I wrote this email two nights ago, a little after midnight:

 

woke up ~ 5 am today. it was early and the sun had not risen. i contemplated going back to sleep and worked on my urop instead. then i took a shower, got an early lunch, and took the 11am bus to wellesley. i caught up on my email and read some articles and flipped through the first chapter of the python natural language processing textbook. then i hung out with toons, ate dinner with toons, sang a concert with toons, and ate ice cream with toons. it was a rare occasion where i didn’t feel drained by social interaction.

today i feel like my life is worthwhile; like i’m doing good work that i can be proud of, and like i’m contributing a positive thing to people’s lives. this is a good feeling and i’d like it to stick around.
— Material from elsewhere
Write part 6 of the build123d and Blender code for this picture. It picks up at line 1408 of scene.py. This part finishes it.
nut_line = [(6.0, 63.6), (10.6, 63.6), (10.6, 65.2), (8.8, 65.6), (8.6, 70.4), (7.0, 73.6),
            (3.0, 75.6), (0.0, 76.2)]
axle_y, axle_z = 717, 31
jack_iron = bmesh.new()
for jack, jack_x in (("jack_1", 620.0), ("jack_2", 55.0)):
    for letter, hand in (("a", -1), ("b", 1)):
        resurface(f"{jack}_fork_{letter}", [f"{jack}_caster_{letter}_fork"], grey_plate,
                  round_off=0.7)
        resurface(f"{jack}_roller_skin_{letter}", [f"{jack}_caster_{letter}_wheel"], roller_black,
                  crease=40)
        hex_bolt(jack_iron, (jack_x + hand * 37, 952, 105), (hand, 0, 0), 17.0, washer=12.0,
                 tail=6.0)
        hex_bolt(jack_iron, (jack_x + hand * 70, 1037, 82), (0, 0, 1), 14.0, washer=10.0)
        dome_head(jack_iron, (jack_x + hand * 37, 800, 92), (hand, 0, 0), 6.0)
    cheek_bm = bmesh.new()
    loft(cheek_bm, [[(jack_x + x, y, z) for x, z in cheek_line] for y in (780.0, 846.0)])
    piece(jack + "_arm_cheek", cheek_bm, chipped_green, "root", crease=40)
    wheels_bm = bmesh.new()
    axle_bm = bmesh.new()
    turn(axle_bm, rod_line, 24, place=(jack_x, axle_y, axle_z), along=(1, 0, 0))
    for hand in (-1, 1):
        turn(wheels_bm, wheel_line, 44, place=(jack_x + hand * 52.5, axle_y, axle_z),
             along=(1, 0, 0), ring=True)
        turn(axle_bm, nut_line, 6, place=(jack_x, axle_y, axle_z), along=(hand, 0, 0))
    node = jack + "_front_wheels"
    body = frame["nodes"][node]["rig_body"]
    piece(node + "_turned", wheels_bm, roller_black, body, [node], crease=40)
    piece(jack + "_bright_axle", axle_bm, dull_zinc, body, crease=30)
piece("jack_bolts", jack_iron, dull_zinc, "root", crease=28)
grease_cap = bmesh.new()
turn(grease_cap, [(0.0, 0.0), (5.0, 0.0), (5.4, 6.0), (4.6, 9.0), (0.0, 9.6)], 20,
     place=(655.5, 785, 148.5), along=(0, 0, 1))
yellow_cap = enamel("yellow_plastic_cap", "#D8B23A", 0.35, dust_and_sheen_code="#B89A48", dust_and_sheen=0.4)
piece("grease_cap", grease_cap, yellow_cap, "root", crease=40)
another ending begins. people shifting, people leaving, commemorating nostalgia. i saw a tumblr quote today: “if you want to learn what someone fears losing, watch what they photograph”

 

The concert we sang was a farewell concert for our graduating seniors. Last night we celebrated a good friend’s twenty-first birthday. Today I’m reading danah boyd’s reflection on John Perry Barlow’s 1996 Declaration of the Independence of Cyberspace. I am also thinking about this week’s topic in CMS.701, echo chambers and filter bubbles. Wikipedia says:

 

A filter bubble is a result of a personalized search in which a website algorithm selectively guesses what information a user would like to see based on information about the user (such as location, past click behavior and search history) and, as a result, users become separated from information that disagrees with their viewpoints, effectively isolating them in their own cultural or ideological bubbles.

 

Wikipedia took me to the article on collaborative filtering, a term used to describe a class of recommender systems (think: “people similar to you also liked these movies…”). There, I learned about gray sheep:

 

Gray sheep refers to the users whose opinions do not consistently agree or disagree with any group of people and thus do not benefit from collaborative filtering. Black sheep are the opposite group whose idiosyncratic tastes make recommendations nearly impossible. Although this is a failure of the recommender system, non-electronic recommenders also have great problems in these cases, so black sheep is an acceptable failure.

 

Now I am reading Natasha’s post on spring and resilience:

 

A spring can be pressed or pulled but returns to its former shape when released. I do not want to return to my former shape. I have changed in the past four years, mostly for the better, and I’m a little afraid to leave. I know I won’t un-grow but I’m still apprehensive about leaving this place that has changed me so much. I’m not attached to the place, but I’m attached to the people, and the intellectual energy, and the endless spring of opportunity. There is also something about being in school, where all your work is on your own ‘becoming,’ that I think I’ll miss. I am resolved to enjoy it as much as I can this last month. I am so grateful for all of this.

 

I’d like to think MIT makes us into gray sheep (or at least somewhat grayer sheep). For sure it changes us in complicated and difficult-to-explain ways. During CPW, many visiting prefrosh asked me questions about what I liked and disliked about MIT; what majors and opportunities are offered; what I would have done differently; whether I think I made the right choice to come here. I, like many of my friends, struggled to distill our experiences into helpful words of wisdom.

Now those friends, newly gray, are turning twenty-one, they are graduating, they are singing their last songs with us. I have a strange nostalgia for the future. It is impossible to explain.